The guilt of being a distant observer engulfs this collection, creating a tension between the poet’s need to be responsible to others and his need to be whole himself. The speaker as observer has little power or agency, except to vow to bear witness, and to never commit violence oneself. There is a constant self-introspection, holding the self to account. In one poem, a frog has wandered into the speaker’s house; the speaker tries to place it outside without harming it and starts to cry. The speaker’s stance toward the self and others is exacting, aggressive, and unflinching, demanding an ethical response.
The speaker, located in America, is always aware of this distance, that he is not there. He must remain true to those who suffer in Gaza. This desperate attempt to be a witness exacts a cost on the self. No matter how great the pain of watching genocide, one cannot end the malady; to be at one with the people in Gaza, one must nurse it. Seeking relief from malady during genocide is tantamount to betrayal. In one poem, the speaker is a physician, one whose responsibility it is to heal others, but he doubts if he can heal himself from the trauma of being a witness.
"Not everyone
is a physician
but sooner or later everyone
fails to heal."
In the next line, Joudah shifts his attention from himself to a girl and her brother in Gaza, as if he makes a sudden decision not to indulge himself. Speaking of a fish they rescued in its bowl from rubble in the middle of airstrikes, the speaker says it is a miracle that the glass bowl did not shatter, and perhaps, also, that the children endure. The line stops on “A miracle,” emphasizing a moment of hope, a moment of impossible love and beauty, and empathy between the distant observer and the Palestinians in Gaza. Yet, in the last line, the speaker draws attention back to the precarious self, to the great effort it takes for him not to break.
"In Gaza, a girl and her brother
rescued their fish
from the rubble of airstrikes. A miracle
its tiny bowl
didn’t shatter."
Part II of the collection gains in language and moves beyond the stark, short, painful meditations of the first movement. Joudah explores the corruption of language, so much talk, which can never get at the truth. (“The language I wanted to be, I will be / after I’m done talking.”) Form also breaks down in this collection. The lyric poem is used to speak for the collective. “Although lyrical, the poem is not about the self” (51). The Ghazal, seeming to be about romantic love, becomes an intense loss and longing for the sea, the homeland, and the dead.
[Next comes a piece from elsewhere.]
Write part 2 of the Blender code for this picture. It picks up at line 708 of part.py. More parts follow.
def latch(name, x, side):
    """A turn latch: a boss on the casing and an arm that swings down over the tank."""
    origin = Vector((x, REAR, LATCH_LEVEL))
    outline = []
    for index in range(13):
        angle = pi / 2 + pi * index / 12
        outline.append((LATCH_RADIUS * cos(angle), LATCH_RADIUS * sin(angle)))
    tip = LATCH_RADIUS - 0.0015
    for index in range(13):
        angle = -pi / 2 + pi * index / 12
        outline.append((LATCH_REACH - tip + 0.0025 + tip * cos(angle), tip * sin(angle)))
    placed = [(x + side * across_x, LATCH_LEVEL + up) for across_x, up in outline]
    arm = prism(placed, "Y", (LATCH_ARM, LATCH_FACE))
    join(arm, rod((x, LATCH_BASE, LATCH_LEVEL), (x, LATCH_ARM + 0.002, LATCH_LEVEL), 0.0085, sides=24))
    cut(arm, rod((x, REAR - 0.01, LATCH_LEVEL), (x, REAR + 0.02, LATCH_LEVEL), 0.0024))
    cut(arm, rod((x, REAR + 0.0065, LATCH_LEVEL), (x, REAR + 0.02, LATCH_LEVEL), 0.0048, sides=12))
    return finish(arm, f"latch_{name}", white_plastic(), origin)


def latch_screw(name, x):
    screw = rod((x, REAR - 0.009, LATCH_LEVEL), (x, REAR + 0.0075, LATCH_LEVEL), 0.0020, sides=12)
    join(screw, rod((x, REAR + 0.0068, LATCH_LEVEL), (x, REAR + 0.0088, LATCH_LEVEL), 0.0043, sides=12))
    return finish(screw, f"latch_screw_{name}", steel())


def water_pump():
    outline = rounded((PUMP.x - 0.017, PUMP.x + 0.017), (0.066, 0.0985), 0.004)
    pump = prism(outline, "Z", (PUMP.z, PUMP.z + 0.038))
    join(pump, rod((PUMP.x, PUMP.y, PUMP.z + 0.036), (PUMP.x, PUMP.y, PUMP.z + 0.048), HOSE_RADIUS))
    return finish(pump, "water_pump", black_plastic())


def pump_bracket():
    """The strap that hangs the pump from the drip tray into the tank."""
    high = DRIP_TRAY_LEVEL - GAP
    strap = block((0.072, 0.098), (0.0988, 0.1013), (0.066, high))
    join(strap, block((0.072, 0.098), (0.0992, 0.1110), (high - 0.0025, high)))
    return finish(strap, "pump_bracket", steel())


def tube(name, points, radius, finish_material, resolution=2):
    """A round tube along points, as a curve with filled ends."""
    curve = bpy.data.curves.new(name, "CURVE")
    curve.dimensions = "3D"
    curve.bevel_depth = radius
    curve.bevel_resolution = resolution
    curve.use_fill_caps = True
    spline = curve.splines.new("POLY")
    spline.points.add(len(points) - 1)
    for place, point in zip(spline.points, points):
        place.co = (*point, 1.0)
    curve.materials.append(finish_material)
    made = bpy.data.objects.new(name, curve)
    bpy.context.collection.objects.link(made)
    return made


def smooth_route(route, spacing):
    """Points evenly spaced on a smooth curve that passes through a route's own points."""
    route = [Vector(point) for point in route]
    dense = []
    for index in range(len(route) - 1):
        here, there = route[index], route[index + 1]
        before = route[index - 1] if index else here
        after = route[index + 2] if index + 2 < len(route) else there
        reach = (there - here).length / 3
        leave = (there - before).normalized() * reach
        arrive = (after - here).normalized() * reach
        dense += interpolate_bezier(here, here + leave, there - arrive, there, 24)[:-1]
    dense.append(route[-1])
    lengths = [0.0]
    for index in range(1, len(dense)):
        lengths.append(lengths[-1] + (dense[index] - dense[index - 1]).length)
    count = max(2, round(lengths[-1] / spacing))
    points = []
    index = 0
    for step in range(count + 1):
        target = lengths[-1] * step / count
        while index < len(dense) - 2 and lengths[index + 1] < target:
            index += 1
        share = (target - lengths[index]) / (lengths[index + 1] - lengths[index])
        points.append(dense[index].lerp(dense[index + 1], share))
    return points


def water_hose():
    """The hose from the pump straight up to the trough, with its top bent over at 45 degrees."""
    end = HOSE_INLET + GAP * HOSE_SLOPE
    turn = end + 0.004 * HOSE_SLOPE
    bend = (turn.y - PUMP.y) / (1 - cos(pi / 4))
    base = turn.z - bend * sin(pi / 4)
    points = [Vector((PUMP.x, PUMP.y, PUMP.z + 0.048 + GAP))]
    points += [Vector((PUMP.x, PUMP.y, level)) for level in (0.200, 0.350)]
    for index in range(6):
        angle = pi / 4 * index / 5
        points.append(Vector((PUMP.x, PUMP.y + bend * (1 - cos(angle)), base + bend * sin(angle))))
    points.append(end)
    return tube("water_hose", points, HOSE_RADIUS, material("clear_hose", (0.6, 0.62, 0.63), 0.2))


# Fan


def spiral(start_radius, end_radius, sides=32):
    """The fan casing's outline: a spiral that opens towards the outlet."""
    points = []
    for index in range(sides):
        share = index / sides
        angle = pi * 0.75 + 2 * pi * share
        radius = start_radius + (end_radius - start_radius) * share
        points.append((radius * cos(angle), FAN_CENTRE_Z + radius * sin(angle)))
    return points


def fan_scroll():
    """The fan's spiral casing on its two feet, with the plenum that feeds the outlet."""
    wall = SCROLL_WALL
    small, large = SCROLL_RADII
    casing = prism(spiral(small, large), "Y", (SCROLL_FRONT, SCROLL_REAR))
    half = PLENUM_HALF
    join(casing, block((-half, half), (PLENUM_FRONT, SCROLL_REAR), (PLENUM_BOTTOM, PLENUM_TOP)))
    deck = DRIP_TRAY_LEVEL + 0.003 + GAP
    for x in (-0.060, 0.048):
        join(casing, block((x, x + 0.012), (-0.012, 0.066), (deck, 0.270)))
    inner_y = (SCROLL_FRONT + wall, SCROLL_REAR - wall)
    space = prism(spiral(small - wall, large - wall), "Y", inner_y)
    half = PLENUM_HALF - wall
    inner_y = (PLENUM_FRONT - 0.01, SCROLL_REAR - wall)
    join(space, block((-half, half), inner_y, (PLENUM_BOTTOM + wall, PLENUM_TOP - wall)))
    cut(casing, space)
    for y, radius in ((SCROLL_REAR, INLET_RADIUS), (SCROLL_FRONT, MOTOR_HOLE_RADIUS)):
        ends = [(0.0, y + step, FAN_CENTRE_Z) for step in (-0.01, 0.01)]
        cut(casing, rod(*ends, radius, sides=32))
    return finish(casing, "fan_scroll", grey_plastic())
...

In Part III, the observer to the massacres in Gaza wants to be alone with his grief, as if he is lovesick (“I glimpsed a door and darted through it / A light wind touched a bloom / It clothed then unclothed / a permission to be lonely with you.”) Another poem titled “Barzakh” reads like a romantic poem in which a speaker addresses his beloved, speaking of their youth and the years ahead, yet it is filled with an intense loss and longing for the homeland and the hope of recovery (“The sea / we swam in / and the sea we’re yet to / transfigure”). Barzakh in Islam describes a state after death, in which one waits in the grave for the day of judgment to be reunited with all the souls of those who have died. Perhaps the constant bursting out of form, through the interjection of prose paragraphs, silences, and ellipses, makes transformation possible, from the paralysis of the present moment to faith in a Palestine beyond the present.
Joudah questions those who remain silent, who can witness injustice and give it the green light. In“Maqam for a Green Silence”, the speaker asks his friends a question, what is your greatest fear? The mothers answer that their greatest fear is surviving their children. Their clarity and alacrity in answering the question does not satisfy the speaker, who seems to dissociate from normal life and the conviction of others in normal bonds. When the speaker’s friends ask him the same question, he answers that his greatest fear is silence in the face of suffering. He tells the story of Moses who, wanting to gain knowledge about the obstacles of faith, attempted to accompany a saint Al-Khidr, “whose name derives from the color green.” “Moses said he was up for it, and the saint said, ‘You won’t be able to bear it.’” The saint’s condition was “Moses’s unconditional silence.” But Moses could not be silent when he witnessed suffering and thus failed his mission to gain knowledge. It is clear that those who object to injustice pay a price, but also, Joudah questions the certainty of those who think they have knowledge, when that confidence comes at the cost of not being willing to see all of the injustices and suffering of humanity.
Joudah destroys the myth of the superiority of human civilization, knowledge, and intelligence, and searches for a different possibility, a world that is more generous and more compassionate than humans. He finds this in the language of love, as the only authentic response to massacre. […] articulates a love for the Palestinian collective, inside and outside Palestine, those who have suffered historically and those who are suffering in the present moment. The collection is dedicated to the collective, “no matter our location on Earth”. The collective contains the animals the people left behind, the mules, the donkeys, the chickens, the horses, and the “palm trees, zataar, basil, and tomatoes that weapons poisoned.” The dedication ends in hope, optimism, and love, foregrounding meditation, falling in love, moments of calm, acts of faith, and impossible acts of love, the children who played in craters made by bombs, the people who gathered by a child stuck in rubble asking, “Wave to us, can you wave to us?” and those who insist on homing their pigeons during the war. The idea of the collective is powerful, a people who collectively dream of a future, who dream of returning home, who are not afraid to love.